We managed to take a few detours this morning, even with the help of Snoopy (the satnav) but in doing so came across a Carrefour supermarket, so stopped there to catch our breath and do a bit of shopping. Unfortunately the petrol station was out of diesel. Snoopy's “quickest route” was proving to be very cross country and some road number signs didn't tally with the atlas and satnav. So I put in a polite request (need I say more?) to head for a major road, which sped things up a bit.

It's been a long drive today (ca 210 miles), which we have agreed was too far. But we are now pitched (if that's the right word to use for a motorcaravan) at a site in Brantome – www.camping-dordogne.net and plan to stay for a few days.

In the car we usually have “emergency rations” ie a small bar of Cadbury's Dairy Milk aka CDM, which is unlikely to be available if the event of a real emergency. At first we thought it wise not to put chocolate in the glove compartment during a summer holiday, then decided it might be a lucky charm to tempt the sun. It's not working! There have been some brief dry interludes today, albeit murky, but guess what …... it's raining again now (21:20).


Monday 20 May 2013

I Can't Stand the Rain


As forecast very wet again this morning so we have decided to move on – we had intended to visit Monet's garden at Giverny today, but perhaps we will be able to do that on the way back. It has rained most of the day – even the oilseed rape fields don't look particularly vibrant. Have added “internet access” to our site wish list so I can update the blog and hence find ourselves at

Sunday 19 May 2013

Towards les Andelys


As our sailing friends will know, you never say you are going to arrive somewhere; you are only “on passage towards” somewhere.
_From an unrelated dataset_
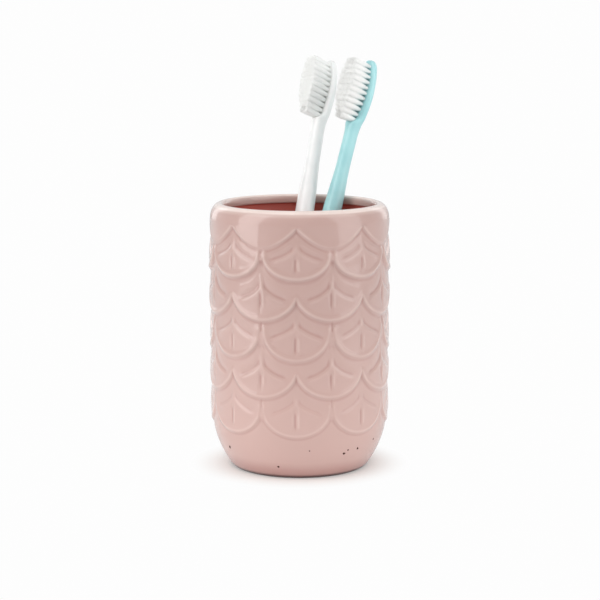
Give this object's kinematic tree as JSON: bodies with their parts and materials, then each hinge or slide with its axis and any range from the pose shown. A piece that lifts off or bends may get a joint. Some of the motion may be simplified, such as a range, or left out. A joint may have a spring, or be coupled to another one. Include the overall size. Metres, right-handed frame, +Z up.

Initially the landscape was very flat, with plenty of oil seed rape in full flower (rather like home really) but the fields are huge with few hedgerows. Wonder where the birdies sleep? John drove today and I was navigator. We had a preview of the satnav instructions against the atlas, but even the very minor roads have a number, which we quite often couldn't see on the map. I began to think of the game of Battleships ….. D12 to D567. We thought we could see a better route so why follow the satnav instructions when you can have so much fun doing your own thing. Which is why we passed through one village crammed with a funfair and had to do a detour around another in the throes of a street market / entertainment. Nevertheless, we arrived at Les Andelys just before 5 pm, no later than originally intended.

Recently we read somewhere about categorising motorhome tasks into blue jobs and pink jobs. Very sexist, I know, but it seems to be how it works out. We arrived on site, John scurried outside in the rain to connect the electricity and turn on the gas (having already filled the water tank and primed the chemical toilet) while I stayed inside and made tea! It has been raining all afternoon but we did walk around the site this evening for a breath of fresh air seeing some local pseudo-wildlife on the way.





We can't really pass judgement in these weather conditions, but situated as it is on the banks of the River Seine, it looks as though it would be a lovely spot on a sunny day – www.camping-troisrois.com




Going underground (well, undersea actually)



Up early this morning and tried our best not to disturb the neighbours as we made our departure.
Sunday is definitely a good day to travel on the M25, with very little traffic about. We realised that it's thirteen years or more since we last used Le Shuttle so we were expecting some changes (self service check in with vehicle recognition and a terminal building, for example). The process was all very slick and we departed on time at 10:20 and we were in France before we knew it.



Saturday 18 May 2013

Taken for a ride?


Some weeks ago I was supposed to check that our house contents insurance covered the bikes while being carried on the motorcaravan. At the eleventh hour, I finally found time to look into it yesterday. And what a minefield that turned out to be. In order to meet the conditions of the house insurance policy, the bikes have to be secured to a fixed object (motorcaravan not accepted as such!) so I then checked what the motorcaravan insurance had to offer on the subject. Pedal cycles specifically excluded! Thanks, very helpful. The only option seemed to be to get specific cycle insurance. So having found a suitable company I then had to go to buy the “Sold Secure silver-rated” locks in order to comply. We'd better use the bikes plenty after all that!

Monday 13 May 2013

A Space Odyssey

(Guest posting from “The Other Half”)

Well, Theodora was back on our drive on Saturday morning, as our first major trip is only a few days away. Exploring other countries was always part of our objective in having the van, and Sunday 19 May will see us off to la belle France. Over the winter much planning has been done, site books and maps bought, websites and blogs consulted and spreadsheets constructed (no self-respecting accountant can survive without a spreadsheet). We’re about as ready as we can be. Apart from packing...

We spent a lot of the weekend trying to plan where to put everything in the van. It’s not that there is a lack of space; in fact the IH Tio R is quite well endowed with lockers and cubby holes. It’s just that this is our first time loading her up for more than a couple of nights stay, and we will be taking A Lot Of Stuff.

Ruth, in her organised fashion, has a number of lists of what to take, with possible locations for it all. By Sunday afternoon, we’d got the basics sorted out (we think); just the clothes and food to put in. The “boot” that is a feature of the IH range is very useful, but it’s getting fairly full already. 


We aim to get the van loaded on Saturday morning, and head off to a local weighbridge in the afternoon to see how close we are to our 3500kg maximum weight (must allow space for bringing back wine!). Then we’ll be off bright and early on Sunday for a mid-morning Shuttle to France.

Only six more sleeps ‘till we’re on holiday!